The protection to the title of the creative work under Trademark law can only be granted in the following cases where,

·       The titles of series of literary works

In other words, the creative work is serialized. Titles of series of books, newspapers, magazines, Television series, Movies do function as a trademark to indicate that each edition comes from the same source as the others and, therefore, such titles are registrable as a trademark. For eg Magazines like Filmfare (Application no. 1341174), India Today (Application no. 1343803), etc. and movies like Dhoom (Application no. 1319835), Golmaal (Application no. 2062866). Such ‘series titles’ enjoy the same protection as a usual trademark.

·       Titles of single literary works

Titles of single literary works can be granted the protection where it is demonstrated that the title of the single creative work has acquired a secondary meaning also known as acquired distinctiveness implying that the title has acquired significance amongst the general public. The assumption behind this is the possibility of confusion that may arise in the minds of the general public with the title of the single literary work and can be contended only if the title has acquired a secondary meaning and can associate itself with a particular creative work.

For example, The movie named ‘Gully Boy’ is granted trademark registration (Application no. 4097074) Proprietor: Excel Entertainment Pvt. Ltd.

Even if the creative work is not released, if a sufficient amount of pre-released publicity is attained by the title and the title has acquired recognition amongst the general public, it is sufficient for protection.[ii]

Does having registration of title of creative work means the protection shall be granted?

The answer to this question is not necessarily. In case of movies, apart from the registration of the title of the movie under the trademarks act, they are also registered with any authorized associations like Association of Motion Pictures & Television Programme Producers (AMPTPP), Indian Motion Picture Producers Association (IMPPA), Western India Film Producers Association (WIFA), The Film & Television Producers Guild of India (GUILD), etc. These associations are actively working with the motive to promote and encourage film productions and protect the commercial interest of movies. By being a member of any of these associations, one can register their title and script of the movies. Before registering the title in any of these associations, a thorough check is conducted with various other organisations to check whether an identical or deceptively similar title has been registered or not. 

However, such registration with these associations shall not affect a legal proceeding. It can only help to prove as to whether one is a prior adopter of the title or not.[iii]

This was stated by Madras High Court in the case of M/S Lyca Productions  v.  J. Manimaran and ors. 22 February 2018. The court concluded that the title registration scheme was purely on a self-regulatory basis which stated that it will not have a legal effect. The court also held that the registration of titles with film associations was not a ‘Trade practice’ which will grant legal protection to the title in court.[iv]

The protection for the title can be granted only when one of the two conditions is satisfied-

(i) The work is serialized,

(ii) when the title has attained secondary meaning.

Mere registration of title in the Trademark act doesn’t mean protection of the title will be granted.
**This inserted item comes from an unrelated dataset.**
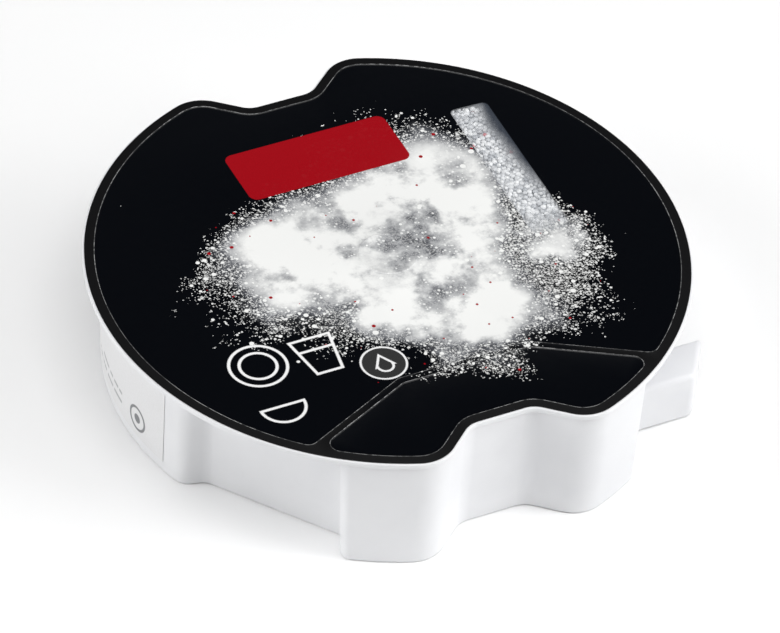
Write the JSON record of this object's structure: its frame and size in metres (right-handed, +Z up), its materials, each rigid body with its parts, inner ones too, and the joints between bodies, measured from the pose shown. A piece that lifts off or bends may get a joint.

This was noticed in the below-mentioned case:

  • Kanungo Media Pvt. Ltd.  V. RGV Film Factory, also known as Nishabd case

The plaintiff produced a Bengali film titled ‘Nishabd’ and the title was registered under the trademark act (Application no. 1527777) but it wasn’t released commercially due to paucity of funds but won various awards at film festivals. Later on, the defendant also produced a Hindi movie with the same title ‘Nishabd’. It was stated by the Delhi High court that only when a film’s title has attained a secondary meaning, the trademark can be protected and it was held that the plaintiff’s movie had not acquired a secondary meaning in the eyes of the general public whereas on the other hand the Hindi film of the defendant had acquired a public recognition because of the wide promotion, and thus the defendant released the Hindi film with the title ‘Nishabd’. This case has proved that even though registration has been granted, full protection cannot be assured until a secondary meaning has been obtained.[v]


The title of creative work is as important as the creative work itself because it is the title that gives the identity to the work. The registration of the title of the creative work in the trademark act does not mean the protection shall be granted, for protection under trademark act, one of the two conditions shall be satisfied that is either (1) creative work is serialized, or (2) the title of the single creative work has acquired secondary meaning. And it will grant the owner exclusive and sole right over the title of the creative work.